▶ [Aim] Extract exactly those lines that lie between the start of the material and the line with "the box's underside.", including both boundary lines and no others.
++++++++++++++++++++
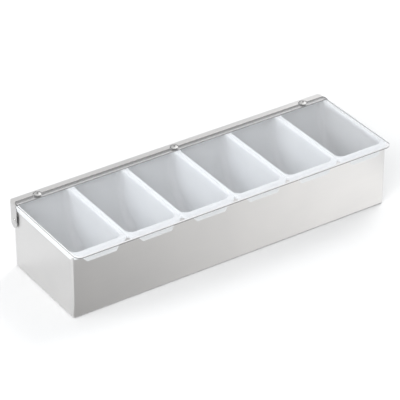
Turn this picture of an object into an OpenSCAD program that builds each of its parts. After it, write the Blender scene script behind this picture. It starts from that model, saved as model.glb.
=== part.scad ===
// Condiment caddy: a long open steel box with six plastic inserts hung side by
// side on its walls, and one clear lid carried by a full-length hinge strip.
// Millimetres. X runs along the length, Y to the back and Z up.
// The origin is the centre of the box's underside.

/* [Steel box] */
// Length of the box along X
box_l = 495; // [300:1:700]
// Depth of the box from front to back
box_w = 147.5; // [110:0.5:200]
// Height of the box's walls
box_h = 94; // [70:0.5:140]
// Thickness of the sheet steel
sheet_t = 0.9; // [0.6:0.1:1.2]
// Outside bend radius of the upright corners
box_corner_r = 3; // [2.5:0.25:6]
// Outside bend radius of the bottom edges
box_bottom_r = 2.5; // [1.5:0.25:2.5]

/* [Inserts] */
// Wall thickness of an insert's tub
tub_wall = 1.7; // [1.2:0.1:2.4]
// Outside radius of the tub's upright corners and of its long curved edges
tub_edge_r = 12; // [6:0.5:16]
// Height of the tub's straight part, from the rim's top down
tub_straight = 17; // [8:0.5:20]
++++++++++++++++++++
▶ [Result for this task]
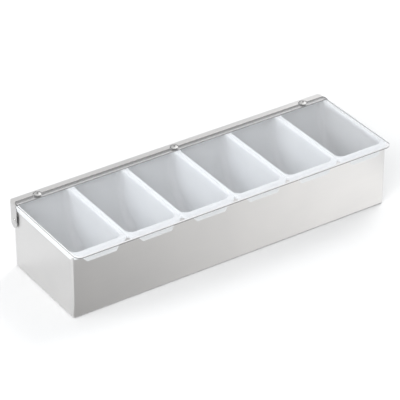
Turn this picture of an object into an OpenSCAD program that builds each of its parts. After it, write the Blender scene script behind this picture. It starts from that model, saved as model.glb.
=== part.scad ===
// Condiment caddy: a long open steel box with six plastic inserts hung side by
// side on its walls, and one clear lid carried by a full-length hinge strip.
// Millimetres. X runs along the length, Y to the back and Z up.
// The origin is the centre of the box's underside.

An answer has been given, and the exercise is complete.